Using the records below, quote only the span that opens with the line containing "Turn this picture" and closes with the line containing "const GAP = 0.3;", exactly and inclusively.

--- Entries provided ---
>>

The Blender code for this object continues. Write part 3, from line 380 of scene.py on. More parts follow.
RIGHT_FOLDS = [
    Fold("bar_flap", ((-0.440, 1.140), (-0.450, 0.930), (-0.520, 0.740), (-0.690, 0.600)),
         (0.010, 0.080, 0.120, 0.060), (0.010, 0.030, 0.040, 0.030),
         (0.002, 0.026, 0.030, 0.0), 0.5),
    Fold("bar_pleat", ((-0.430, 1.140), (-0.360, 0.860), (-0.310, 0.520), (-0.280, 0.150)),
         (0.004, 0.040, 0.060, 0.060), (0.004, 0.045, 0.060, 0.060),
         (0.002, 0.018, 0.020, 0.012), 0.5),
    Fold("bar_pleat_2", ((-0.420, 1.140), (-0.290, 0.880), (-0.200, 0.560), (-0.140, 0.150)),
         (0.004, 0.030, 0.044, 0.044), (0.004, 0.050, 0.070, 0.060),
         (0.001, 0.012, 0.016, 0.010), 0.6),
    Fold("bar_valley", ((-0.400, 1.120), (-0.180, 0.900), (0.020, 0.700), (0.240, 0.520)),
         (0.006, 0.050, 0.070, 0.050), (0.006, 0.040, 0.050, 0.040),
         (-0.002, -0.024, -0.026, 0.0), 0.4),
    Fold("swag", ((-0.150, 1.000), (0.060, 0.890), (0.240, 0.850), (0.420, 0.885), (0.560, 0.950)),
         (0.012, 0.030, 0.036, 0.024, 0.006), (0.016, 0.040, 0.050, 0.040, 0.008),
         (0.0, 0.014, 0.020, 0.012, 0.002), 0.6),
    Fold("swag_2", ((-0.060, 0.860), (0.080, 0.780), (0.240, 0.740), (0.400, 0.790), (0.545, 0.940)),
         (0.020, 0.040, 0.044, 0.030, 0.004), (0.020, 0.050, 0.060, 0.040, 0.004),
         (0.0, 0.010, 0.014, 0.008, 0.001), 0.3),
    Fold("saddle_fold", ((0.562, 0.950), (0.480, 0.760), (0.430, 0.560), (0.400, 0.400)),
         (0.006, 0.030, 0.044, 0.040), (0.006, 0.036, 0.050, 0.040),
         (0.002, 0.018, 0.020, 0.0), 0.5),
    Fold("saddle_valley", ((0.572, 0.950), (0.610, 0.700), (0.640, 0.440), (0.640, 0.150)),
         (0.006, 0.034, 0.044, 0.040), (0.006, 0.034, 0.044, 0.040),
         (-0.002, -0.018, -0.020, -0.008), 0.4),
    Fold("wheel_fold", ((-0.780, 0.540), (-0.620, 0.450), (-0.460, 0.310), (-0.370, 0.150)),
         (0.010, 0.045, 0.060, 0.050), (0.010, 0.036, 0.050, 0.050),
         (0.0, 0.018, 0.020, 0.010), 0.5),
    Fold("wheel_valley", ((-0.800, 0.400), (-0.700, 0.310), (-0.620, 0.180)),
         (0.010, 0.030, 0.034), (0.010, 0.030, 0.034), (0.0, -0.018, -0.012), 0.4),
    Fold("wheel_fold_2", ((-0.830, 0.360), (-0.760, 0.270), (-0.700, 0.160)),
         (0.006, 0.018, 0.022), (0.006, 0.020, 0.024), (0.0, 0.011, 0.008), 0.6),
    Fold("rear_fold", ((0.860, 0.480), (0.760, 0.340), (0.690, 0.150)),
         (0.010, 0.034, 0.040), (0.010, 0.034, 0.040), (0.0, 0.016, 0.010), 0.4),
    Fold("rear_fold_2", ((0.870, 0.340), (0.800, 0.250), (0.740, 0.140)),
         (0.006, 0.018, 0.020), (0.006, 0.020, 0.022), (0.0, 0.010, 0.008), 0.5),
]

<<
>>

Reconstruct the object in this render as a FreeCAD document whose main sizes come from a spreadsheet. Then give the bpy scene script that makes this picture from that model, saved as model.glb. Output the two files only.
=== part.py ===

<<
>>

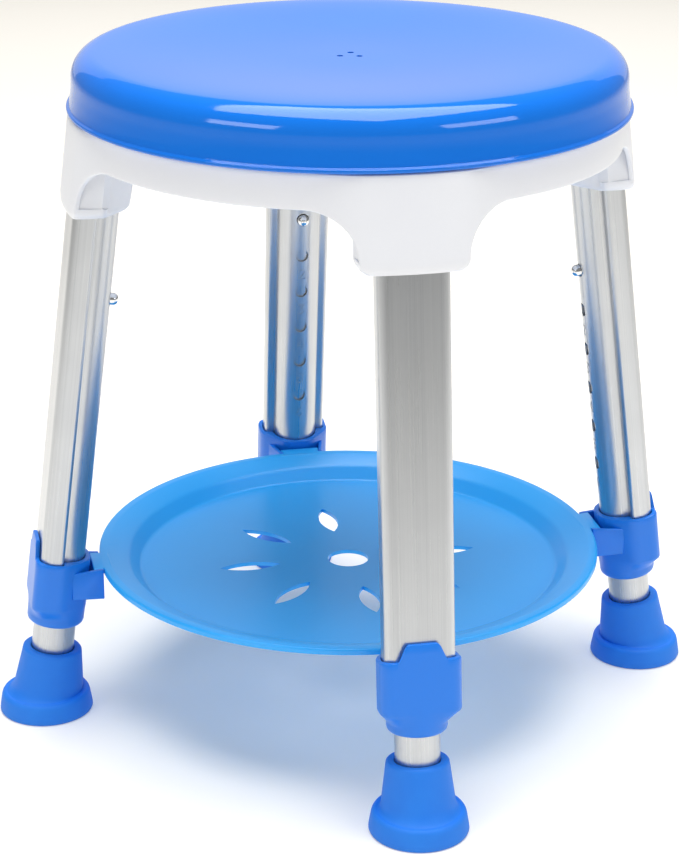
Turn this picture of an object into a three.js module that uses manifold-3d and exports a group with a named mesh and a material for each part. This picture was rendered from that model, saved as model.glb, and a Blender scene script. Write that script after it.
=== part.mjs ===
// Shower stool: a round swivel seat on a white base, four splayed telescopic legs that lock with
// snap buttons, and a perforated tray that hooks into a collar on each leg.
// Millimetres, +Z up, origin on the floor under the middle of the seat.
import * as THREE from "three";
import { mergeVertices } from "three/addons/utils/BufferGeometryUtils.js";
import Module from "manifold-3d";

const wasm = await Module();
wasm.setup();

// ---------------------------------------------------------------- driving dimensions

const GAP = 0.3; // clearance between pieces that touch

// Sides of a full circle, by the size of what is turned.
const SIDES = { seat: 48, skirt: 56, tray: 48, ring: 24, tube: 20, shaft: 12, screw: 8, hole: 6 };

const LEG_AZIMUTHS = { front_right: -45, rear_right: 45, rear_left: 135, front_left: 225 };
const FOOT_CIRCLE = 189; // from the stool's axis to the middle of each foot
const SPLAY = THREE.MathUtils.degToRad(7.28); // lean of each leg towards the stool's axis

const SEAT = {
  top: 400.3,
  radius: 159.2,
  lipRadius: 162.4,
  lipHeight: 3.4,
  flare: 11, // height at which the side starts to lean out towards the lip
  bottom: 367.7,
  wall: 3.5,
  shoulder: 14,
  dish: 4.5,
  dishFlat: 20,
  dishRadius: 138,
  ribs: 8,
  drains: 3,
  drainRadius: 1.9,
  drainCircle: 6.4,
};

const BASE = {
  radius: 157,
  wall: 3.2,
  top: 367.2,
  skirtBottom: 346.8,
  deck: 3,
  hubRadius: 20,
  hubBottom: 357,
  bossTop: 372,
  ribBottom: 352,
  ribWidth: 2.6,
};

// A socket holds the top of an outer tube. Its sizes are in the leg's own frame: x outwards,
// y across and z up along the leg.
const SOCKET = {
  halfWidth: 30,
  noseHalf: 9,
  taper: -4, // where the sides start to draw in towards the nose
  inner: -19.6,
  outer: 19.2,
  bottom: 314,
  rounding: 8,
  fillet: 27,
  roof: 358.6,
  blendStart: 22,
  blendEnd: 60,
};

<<

--- Exercise solution ---
Turn this picture of an object into a three.js module that uses manifold-3d and exports a group with a named mesh and a material for each part. This picture was rendered from that model, saved as model.glb, and a Blender scene script. Write that script after it.
=== part.mjs ===
// Shower stool: a round swivel seat on a white base, four splayed telescopic legs that lock with
// snap buttons, and a perforated tray that hooks into a collar on each leg.
// Millimetres, +Z up, origin on the floor under the middle of the seat.
import * as THREE from "three";
import { mergeVertices } from "three/addons/utils/BufferGeometryUtils.js";
import Module from "manifold-3d";

const wasm = await Module();
wasm.setup();

// ---------------------------------------------------------------- driving dimensions

const GAP = 0.3; // clearance between pieces that touch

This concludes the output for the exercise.